## Goal
Report how many lines contain "joints"; state the number and nothing else.

## Given records
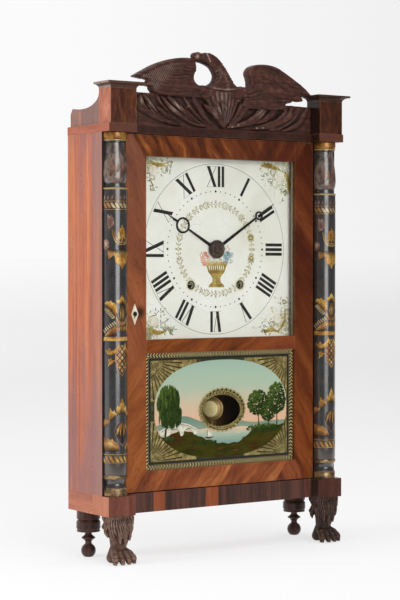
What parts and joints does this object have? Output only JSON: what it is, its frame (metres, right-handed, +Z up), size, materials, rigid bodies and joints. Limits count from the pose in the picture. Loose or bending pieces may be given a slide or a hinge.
--
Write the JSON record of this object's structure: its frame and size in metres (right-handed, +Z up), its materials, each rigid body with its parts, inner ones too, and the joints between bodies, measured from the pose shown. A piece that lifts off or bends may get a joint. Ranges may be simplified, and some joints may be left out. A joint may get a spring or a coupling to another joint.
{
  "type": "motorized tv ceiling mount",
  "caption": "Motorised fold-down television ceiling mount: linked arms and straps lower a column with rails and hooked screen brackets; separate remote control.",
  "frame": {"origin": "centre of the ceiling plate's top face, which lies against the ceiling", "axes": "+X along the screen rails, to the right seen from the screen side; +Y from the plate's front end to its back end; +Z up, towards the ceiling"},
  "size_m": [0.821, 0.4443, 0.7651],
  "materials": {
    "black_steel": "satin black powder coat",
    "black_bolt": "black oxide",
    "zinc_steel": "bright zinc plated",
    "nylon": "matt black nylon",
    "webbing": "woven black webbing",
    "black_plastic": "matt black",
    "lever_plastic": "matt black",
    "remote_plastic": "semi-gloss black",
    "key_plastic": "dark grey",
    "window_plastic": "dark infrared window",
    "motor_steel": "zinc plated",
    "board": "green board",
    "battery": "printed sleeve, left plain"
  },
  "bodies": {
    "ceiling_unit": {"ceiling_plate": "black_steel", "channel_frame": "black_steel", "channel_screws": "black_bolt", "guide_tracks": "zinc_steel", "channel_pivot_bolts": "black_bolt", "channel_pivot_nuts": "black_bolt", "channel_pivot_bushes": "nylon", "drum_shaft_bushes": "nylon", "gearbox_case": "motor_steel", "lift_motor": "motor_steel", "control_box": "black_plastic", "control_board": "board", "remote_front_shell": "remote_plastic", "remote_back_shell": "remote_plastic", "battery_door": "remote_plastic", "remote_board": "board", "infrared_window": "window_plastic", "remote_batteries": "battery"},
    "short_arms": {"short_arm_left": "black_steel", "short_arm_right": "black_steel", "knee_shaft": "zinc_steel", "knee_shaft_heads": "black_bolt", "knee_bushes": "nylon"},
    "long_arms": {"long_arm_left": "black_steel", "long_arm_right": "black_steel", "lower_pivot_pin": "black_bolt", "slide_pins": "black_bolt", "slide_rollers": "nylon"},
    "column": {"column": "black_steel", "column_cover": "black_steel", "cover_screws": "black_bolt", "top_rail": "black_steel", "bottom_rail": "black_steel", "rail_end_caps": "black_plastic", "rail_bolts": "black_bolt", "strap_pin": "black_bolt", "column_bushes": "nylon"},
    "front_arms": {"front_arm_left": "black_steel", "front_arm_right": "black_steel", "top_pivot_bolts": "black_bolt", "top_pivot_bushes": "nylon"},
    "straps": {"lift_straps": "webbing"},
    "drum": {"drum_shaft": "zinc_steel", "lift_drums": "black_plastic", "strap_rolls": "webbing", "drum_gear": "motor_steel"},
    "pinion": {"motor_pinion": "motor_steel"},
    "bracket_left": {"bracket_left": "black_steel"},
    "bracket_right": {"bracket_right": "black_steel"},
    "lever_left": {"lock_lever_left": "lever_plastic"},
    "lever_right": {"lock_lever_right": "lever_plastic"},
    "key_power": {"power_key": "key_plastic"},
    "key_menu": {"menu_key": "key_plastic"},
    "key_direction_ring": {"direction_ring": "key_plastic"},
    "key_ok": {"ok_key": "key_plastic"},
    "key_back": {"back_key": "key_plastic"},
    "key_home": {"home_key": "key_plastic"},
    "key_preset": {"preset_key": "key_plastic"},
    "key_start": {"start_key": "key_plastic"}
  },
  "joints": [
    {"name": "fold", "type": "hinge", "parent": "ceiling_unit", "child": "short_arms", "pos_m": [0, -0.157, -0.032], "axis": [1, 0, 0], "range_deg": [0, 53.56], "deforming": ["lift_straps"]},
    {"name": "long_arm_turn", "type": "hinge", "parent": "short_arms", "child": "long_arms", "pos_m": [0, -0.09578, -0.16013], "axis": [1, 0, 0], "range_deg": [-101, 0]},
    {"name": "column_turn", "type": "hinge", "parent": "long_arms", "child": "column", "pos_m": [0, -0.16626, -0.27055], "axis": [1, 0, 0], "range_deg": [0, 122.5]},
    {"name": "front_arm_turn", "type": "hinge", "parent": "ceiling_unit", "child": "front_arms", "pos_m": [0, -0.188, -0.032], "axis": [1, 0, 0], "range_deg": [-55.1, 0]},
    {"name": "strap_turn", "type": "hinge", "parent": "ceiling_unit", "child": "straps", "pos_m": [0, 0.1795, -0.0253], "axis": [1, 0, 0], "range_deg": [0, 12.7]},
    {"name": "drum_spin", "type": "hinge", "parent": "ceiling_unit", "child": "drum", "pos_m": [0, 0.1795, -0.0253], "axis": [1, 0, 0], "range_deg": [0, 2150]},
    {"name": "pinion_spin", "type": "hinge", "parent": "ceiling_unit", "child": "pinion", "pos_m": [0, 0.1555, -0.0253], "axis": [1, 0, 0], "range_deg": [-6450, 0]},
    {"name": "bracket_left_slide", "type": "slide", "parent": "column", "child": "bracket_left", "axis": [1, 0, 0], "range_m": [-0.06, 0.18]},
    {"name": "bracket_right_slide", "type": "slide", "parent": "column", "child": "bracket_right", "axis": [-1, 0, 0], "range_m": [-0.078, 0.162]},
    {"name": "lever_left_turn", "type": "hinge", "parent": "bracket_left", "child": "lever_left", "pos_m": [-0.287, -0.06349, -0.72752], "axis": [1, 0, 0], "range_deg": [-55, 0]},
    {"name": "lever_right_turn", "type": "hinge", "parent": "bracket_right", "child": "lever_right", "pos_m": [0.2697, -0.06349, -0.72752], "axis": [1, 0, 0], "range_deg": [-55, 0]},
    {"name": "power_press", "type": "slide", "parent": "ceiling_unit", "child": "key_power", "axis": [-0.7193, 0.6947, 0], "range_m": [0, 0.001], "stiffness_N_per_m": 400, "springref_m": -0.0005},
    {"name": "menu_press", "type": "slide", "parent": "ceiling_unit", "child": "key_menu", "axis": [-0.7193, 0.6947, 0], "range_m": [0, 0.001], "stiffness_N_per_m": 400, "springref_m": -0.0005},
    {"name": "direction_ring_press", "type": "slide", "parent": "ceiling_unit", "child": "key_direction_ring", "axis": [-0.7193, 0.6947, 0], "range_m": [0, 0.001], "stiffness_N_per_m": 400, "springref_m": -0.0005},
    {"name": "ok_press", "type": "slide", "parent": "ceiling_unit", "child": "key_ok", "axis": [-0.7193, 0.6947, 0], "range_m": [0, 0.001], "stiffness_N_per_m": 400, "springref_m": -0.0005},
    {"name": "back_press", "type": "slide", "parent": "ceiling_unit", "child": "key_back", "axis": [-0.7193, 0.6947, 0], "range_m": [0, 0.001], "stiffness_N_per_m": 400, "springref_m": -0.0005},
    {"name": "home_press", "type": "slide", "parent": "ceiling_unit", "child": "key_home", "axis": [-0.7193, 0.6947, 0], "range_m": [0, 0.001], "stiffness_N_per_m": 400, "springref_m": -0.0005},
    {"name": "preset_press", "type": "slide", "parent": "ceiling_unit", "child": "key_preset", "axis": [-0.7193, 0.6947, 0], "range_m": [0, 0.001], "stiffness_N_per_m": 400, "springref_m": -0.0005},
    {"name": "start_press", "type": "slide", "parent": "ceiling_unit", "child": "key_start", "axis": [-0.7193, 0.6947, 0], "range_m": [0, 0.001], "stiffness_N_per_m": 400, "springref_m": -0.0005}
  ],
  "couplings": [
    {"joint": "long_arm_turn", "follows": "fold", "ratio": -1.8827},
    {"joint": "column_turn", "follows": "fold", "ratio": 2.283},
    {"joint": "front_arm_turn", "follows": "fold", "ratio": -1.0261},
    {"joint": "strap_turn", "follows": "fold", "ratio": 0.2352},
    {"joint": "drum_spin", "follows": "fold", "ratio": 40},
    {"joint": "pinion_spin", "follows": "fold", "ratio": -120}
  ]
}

## Full solution
3